Why don’t (Tanzanian) men go to church?

I wrote on the ‘feminisation’ of the church earlier, and why I disagree so strongly with such an analysis. Over on “Meet Jesus at Uni” blog, Tamie has a superb contribution to this debate, writing about Tanzania and how, despite their touchy-feely male culture, men STILL don’t go to church.

Meet Jesus at uni

The contention of the ‘Why men hate going to church’ movement is that church has become feminised. From David Murrow’s website:

With the dawning of the industrial revolution, large numbers of men sought work in mines, mills and factories, far from home and familiar parish. Women stayed behind, and began remaking the church in their image. The Victorian era saw the rise of church nurseries, Sunday schools, lay choirs, quilting circles, ladies’ teas, soup kitchens, girls’ societies, potluck dinners, etc.

Modern day church activities are ‘an emotional hothouse’ and focus on being ‘verbal, studious or sensitive’, none of which are ‘natural for men‘.  You’d hardly call this science – even social science is a stretch – but much of it seems to resonate with men and so Murrow gives some suggestions for manly church. Laying on hands during prayer is a no-go: men need their space. And…

View original post 425 more words


A question from my devotions this morning I find hard to answer: ‘What are the promises God has offered to me?’

I can start by ruling out the obvious – God has not promised success or even happiness. God has not promised a long life, although I wish God had so I can have some certainty about how long I’m here for. God has not even promised to stop the pain when it comes; Jesus seemed to promise quite the opposite.

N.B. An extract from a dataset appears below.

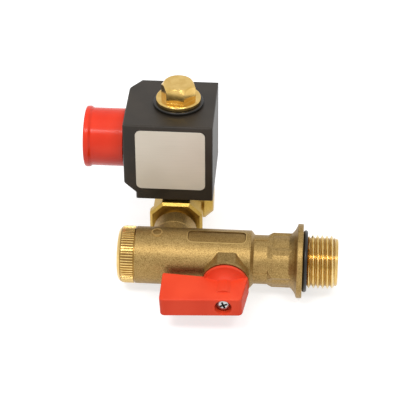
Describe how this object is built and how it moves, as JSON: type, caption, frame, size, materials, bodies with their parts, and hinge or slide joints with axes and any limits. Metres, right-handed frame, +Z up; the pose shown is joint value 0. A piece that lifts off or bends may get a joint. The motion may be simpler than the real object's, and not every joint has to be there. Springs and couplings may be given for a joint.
{
  "type": "automatic drain valve",
  "caption": "Brass ball valve with a strainer and a lever handle, with a solenoid valve at its outlet, which drains condensate from a compressed-air line.",
  "frame": {"origin": "on the inlet thread's axis, in the plane of the flange's seat face", "axes": "+X out of the inlet thread, +Z up the coil, so that the handle is on the -Y side and the outlet port opens to +Y"},
  "size_m": [0.1023, 0.0893, 0.0701],
  "materials": {
    "cast_brass": "forged and blasted, machined where it seals",
    "turned_brass": "turned bright",
    "chromed_brass": "chrome-plated brass",
    "steel": "bright stainless steel",
    "zinc": "zinc-plated steel",
    "copper": null,
    "nitrile": "black nitrile, satin",
    "ptfe": "white PTFE",
    "red_lever": "red painted or moulded, satin",
    "red_cap": "red moulded, glossy",
    "black_coil": "black overmould, satin",
    "champagne_plate": "bare plate, no print",
    "bobbin": "natural moulded"
  },
  "bodies": {
    "valve": {"valve_body": "cast_brass", "inlet_oring": "nitrile", "ball_seat_inlet": "ptfe", "ball_seat_strainer": "ptfe", "seat_retainer": "turned_brass", "stem_thrust_washer": "ptfe", "solenoid_body": "cast_brass", "armature_tube": "steel", "tube_oring": "nitrile", "fixed_core": "steel", "shading_ring": "copper", "coil_base_washer": "steel", "coil_top_washer": "nitrile", "coil_nut": "turned_brass"},
    "lever": {"handle": "red_lever", "handle_screw": "zinc", "stem": "turned_brass", "stem_orings": "nitrile", "ball": "chromed_brass"},
    "strainer": {"strainer_screen": "steel", "strainer_cap_seal": "nitrile"},
    "screw_cap": {"strainer_cap": "turned_brass"},
    "armature": {"plunger": "steel", "plunger_seal": "nitrile", "plunger_spring": "steel"},
    "coil": {"coil_housing": "black_coil", "coil_yoke": "steel", "coil_bobbin": "bobbin", "coil_winding": "copper", "rating_label": "champagne_plate", "conduit_hub": "steel"},
    "protector": {"thread_cap": "red_cap"}
  },
  "joints": [
    {"name": "handle_turn", "type": "hinge", "parent": "valve", "child": "lever", "pos_m": [-0.0292, 0, 0], "axis": [0, 1, 0], "range_deg": [0, 92.8]},
    {"name": "strainer_travel", "type": "slide", "parent": "valve", "child": "strainer", "axis": [-1, 0, 0], "range_m": [0, 0.006]},
    {"name": "strainer_cap_turn", "type": "hinge", "parent": "strainer", "child": "screw_cap", "pos_m": [-0.066, 0, 0], "axis": [-1, 0, 0], "range_deg": [0, 2160]},
    {"name": "plunger_lift", "type": "slide", "parent": "valve", "child": "armature", "axis": [0, 0, 1], "range_m": [0, 0.0022], "stiffness_N_per_m": 500, "springref_m": -0.004, "deforming": ["plunger_spring"]},
    {"name": "coil_swivel", "type": "hinge", "parent": "valve", "child": "coil", "pos_m": [-0.0513, 0.03906, 0.0291], "axis": [0, 0, 1], "continuous": true},
    {"name": "thread_cap_pull", "type": "slide", "parent": "coil", "child": "protector", "axis": [-1, 0, 0], "range_m": [0, 0.016]}
  ],
  "couplings": [
    {"joint": "strainer_cap_turn", "follows": "strainer_travel", "rad_per_m": 6283.2}
  ]
}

God has promised to set the world right. God has promised that Christ will return and God’s kingdom will come in all its fullness. God has promised the Holy Spirit to take us through to that day – but my experience is that we can’t always sense the Holy Spirit.

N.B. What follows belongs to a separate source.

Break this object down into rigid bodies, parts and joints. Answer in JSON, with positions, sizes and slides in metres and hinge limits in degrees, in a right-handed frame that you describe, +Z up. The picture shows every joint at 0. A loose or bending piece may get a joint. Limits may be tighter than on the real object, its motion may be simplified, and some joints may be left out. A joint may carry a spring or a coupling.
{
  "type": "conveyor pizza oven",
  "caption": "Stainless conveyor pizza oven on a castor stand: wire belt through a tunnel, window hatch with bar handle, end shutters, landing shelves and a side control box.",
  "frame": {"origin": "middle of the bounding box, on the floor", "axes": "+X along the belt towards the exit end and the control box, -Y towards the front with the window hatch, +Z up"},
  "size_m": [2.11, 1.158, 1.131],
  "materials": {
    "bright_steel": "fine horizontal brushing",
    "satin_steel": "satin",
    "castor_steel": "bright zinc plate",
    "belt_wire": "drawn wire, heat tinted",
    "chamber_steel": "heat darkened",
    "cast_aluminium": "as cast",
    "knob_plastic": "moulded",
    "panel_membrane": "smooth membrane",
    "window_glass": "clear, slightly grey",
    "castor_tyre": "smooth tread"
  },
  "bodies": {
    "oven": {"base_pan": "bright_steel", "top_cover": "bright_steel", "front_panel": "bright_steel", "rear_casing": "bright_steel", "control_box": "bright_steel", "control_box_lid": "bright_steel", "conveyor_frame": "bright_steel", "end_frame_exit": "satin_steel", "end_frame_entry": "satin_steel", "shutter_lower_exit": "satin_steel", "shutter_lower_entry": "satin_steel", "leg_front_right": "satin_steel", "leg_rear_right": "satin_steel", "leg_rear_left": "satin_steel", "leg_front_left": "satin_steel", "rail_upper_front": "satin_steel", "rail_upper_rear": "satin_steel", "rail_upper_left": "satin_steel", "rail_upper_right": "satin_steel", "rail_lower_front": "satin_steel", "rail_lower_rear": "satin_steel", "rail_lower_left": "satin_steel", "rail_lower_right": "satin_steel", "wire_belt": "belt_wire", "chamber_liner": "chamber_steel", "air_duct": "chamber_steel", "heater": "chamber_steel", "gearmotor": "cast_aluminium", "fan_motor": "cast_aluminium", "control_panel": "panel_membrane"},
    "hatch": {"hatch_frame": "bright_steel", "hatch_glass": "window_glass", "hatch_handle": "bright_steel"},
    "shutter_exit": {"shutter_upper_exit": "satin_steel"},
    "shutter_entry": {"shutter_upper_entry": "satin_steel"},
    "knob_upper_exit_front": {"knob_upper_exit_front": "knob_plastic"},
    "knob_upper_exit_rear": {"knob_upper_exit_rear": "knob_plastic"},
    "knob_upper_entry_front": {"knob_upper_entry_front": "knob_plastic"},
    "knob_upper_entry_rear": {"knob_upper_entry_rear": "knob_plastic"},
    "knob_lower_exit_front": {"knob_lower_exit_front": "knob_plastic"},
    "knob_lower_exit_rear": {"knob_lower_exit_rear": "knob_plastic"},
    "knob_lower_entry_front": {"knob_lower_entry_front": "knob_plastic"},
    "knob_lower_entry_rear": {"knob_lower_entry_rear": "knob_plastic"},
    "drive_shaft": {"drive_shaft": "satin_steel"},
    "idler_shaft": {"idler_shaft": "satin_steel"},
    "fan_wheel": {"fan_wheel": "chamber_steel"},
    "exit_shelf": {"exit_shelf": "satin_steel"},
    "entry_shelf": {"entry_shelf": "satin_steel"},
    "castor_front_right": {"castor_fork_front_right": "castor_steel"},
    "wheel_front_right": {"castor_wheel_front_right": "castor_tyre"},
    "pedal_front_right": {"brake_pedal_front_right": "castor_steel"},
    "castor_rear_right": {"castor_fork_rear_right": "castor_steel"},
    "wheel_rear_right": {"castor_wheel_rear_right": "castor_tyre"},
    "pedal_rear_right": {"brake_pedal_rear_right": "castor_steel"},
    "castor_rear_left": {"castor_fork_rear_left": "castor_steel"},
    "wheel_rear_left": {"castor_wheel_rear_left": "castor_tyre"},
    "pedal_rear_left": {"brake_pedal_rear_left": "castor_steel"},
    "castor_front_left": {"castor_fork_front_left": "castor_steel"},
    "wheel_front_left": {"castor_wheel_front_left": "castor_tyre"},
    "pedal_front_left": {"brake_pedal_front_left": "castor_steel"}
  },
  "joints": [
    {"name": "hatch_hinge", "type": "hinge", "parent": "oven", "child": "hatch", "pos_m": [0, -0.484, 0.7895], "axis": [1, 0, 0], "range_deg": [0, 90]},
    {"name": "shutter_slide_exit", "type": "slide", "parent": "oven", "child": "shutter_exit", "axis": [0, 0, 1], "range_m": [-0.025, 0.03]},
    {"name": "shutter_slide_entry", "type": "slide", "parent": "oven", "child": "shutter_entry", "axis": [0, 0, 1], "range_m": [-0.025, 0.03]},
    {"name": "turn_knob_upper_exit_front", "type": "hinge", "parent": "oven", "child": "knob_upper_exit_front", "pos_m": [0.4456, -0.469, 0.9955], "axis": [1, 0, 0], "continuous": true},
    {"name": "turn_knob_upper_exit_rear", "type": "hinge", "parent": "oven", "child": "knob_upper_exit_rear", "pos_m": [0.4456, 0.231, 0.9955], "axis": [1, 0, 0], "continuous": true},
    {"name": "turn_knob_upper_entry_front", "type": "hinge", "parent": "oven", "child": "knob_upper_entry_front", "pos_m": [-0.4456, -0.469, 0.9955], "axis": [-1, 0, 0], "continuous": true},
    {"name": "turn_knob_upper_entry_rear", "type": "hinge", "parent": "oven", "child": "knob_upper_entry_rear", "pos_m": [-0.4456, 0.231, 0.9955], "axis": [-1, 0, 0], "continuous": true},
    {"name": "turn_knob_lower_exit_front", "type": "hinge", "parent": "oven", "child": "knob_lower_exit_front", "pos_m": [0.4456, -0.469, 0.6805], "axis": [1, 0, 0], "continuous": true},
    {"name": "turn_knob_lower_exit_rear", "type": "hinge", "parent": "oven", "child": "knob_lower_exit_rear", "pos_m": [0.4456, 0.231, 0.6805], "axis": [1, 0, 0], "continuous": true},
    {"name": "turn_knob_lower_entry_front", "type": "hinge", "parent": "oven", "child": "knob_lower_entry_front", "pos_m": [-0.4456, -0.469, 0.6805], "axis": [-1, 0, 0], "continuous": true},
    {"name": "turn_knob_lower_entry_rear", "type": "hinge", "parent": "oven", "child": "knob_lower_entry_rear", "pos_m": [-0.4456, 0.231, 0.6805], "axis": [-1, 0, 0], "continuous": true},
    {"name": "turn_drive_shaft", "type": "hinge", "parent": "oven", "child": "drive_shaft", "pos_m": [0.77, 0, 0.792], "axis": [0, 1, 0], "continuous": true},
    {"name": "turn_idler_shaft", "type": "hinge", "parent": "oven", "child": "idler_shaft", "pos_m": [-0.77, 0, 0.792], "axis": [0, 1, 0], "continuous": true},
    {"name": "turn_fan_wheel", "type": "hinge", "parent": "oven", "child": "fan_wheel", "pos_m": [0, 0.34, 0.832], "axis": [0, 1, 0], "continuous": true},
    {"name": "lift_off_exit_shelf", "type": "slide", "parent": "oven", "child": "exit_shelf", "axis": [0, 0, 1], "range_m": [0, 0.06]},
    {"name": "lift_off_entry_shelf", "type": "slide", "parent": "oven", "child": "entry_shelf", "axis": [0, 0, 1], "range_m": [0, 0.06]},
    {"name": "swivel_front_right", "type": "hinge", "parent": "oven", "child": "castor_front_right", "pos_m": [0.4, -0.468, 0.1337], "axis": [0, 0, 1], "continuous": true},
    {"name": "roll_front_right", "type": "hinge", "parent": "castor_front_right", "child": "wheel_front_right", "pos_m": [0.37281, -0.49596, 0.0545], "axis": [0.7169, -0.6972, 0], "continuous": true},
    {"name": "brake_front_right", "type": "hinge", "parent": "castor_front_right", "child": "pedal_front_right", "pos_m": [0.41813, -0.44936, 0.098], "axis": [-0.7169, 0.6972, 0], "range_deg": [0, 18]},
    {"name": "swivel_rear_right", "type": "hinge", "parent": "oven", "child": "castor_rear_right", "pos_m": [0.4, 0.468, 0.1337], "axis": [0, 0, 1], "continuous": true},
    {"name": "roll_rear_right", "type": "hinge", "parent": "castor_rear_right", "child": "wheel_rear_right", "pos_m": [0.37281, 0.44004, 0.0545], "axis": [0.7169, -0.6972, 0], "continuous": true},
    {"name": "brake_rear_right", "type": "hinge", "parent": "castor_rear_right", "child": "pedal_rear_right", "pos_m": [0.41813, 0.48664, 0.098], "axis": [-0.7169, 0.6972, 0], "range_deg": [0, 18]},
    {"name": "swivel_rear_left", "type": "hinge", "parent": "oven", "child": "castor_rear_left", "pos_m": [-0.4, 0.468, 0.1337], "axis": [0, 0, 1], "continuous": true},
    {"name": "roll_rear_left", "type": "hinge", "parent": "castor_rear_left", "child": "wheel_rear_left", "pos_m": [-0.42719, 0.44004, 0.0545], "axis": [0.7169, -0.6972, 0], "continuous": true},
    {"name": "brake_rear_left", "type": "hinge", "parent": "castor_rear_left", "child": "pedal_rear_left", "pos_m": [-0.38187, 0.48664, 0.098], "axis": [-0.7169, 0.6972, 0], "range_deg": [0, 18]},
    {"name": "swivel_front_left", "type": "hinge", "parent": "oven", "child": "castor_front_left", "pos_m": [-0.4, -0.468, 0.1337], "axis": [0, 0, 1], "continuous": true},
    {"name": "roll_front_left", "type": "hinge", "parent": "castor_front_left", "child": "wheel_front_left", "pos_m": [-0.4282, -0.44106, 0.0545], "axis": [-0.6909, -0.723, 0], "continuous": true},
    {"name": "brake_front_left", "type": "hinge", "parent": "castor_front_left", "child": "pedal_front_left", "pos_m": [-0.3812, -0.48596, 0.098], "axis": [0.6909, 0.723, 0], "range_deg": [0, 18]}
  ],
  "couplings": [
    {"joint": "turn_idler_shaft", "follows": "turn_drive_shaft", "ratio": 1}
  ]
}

I went to a charismatic church for several years, and they talked a lot about God’s promises there; I always found that hard. I was never clear what the promises were. What did they mean? I know they meant more (or less) than I do. But maybe, when pushed on this, I’ll refocus on those promises I can affirm.

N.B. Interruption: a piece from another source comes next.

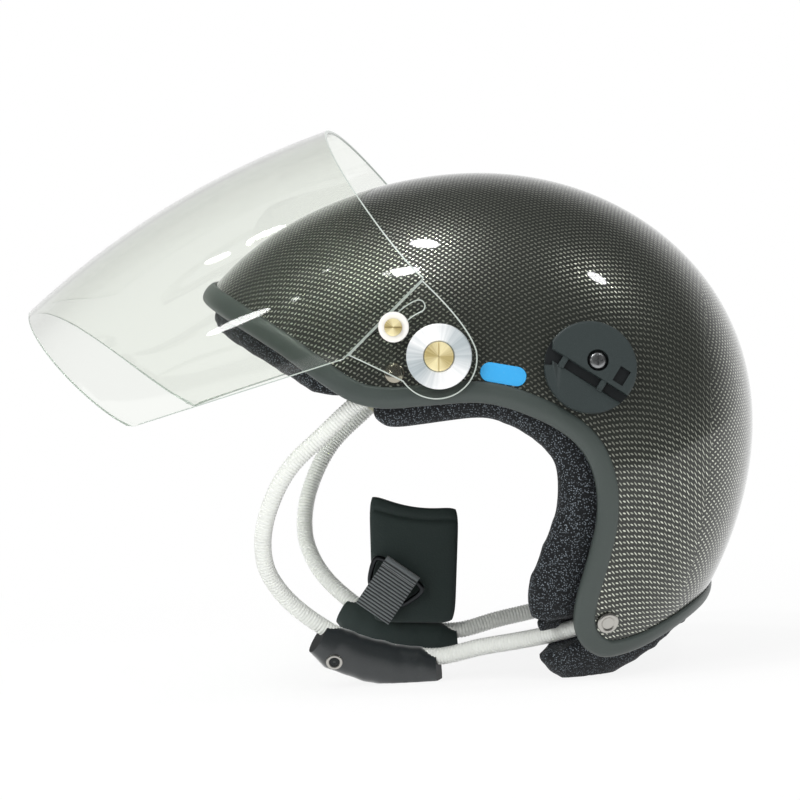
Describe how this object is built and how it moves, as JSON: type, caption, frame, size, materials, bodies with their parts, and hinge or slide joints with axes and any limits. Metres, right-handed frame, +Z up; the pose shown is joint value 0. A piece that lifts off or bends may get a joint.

Daily devotions – some resources

The daily ‘quiet time’ (I don’t like the phrase; I’m not sure why – something from childhood) is the centrepiece of evangelical spirituality, and surely a source of much guilt. It’s hard to do. The Bible is hard to read afresh; prayers sometimes fall so flat.

I’ve been glad in recent times to find a few things which have worked for me.

1. Take Our Moments and Our Days is an Anabaptist prayer book. It’s designed for use in corporate worship, but is of value to the individual to read to themselves. It’s a wonderful combination of liturgy and Anabaptist themes. Each liturgy has a call to praise, a call to discipleship, and a call to intercession. I don’t have a Kindle, but bought the Kindle edition and read it on the Kindle for PC program. Sometimes it feels too much to try to do in a morning devotion, but I have been blessed by it.

2. Thank you, Methodist Church in Britain, for ‘A Word in Time Bible Study‘ online resource. Each day brings a good portion of scripture to read, with commentary and some questions to ponder. (You can even answer the questions in the comments section, but that doesn’t often happen.) There is also a daily prayer on the site, which for me is a good prompt to prayer. (I wish there was a stronger Methodist presence in Australia. We would be the richer for a good dose of Wesleyanism; I’m not convinced the influence comes through the Uniting Church. It would make for a stronger advocacy of a more Arminian approach to theology, for one thing.)

3. I’ve just discovered the Ancient-Future Bible Study Series, which has actually been around a couple of years. It takes its name from the late Robert Webber’s ‘ancient-future’ approach to Christianity, drawing on the wisdom of the early church – in this case, a lectio-divina approach to reading the Bible. I’m only two chapters into the book on Abraham, but so far I have found it very spiritually enriching. It’s built on some well-handled commentary; I’m glad it combines a contextual reading of the Bible with a spiritual one. It is available as an ebook, but I wouldn’t recommend that, as writing down answers in the space under each question is surely central.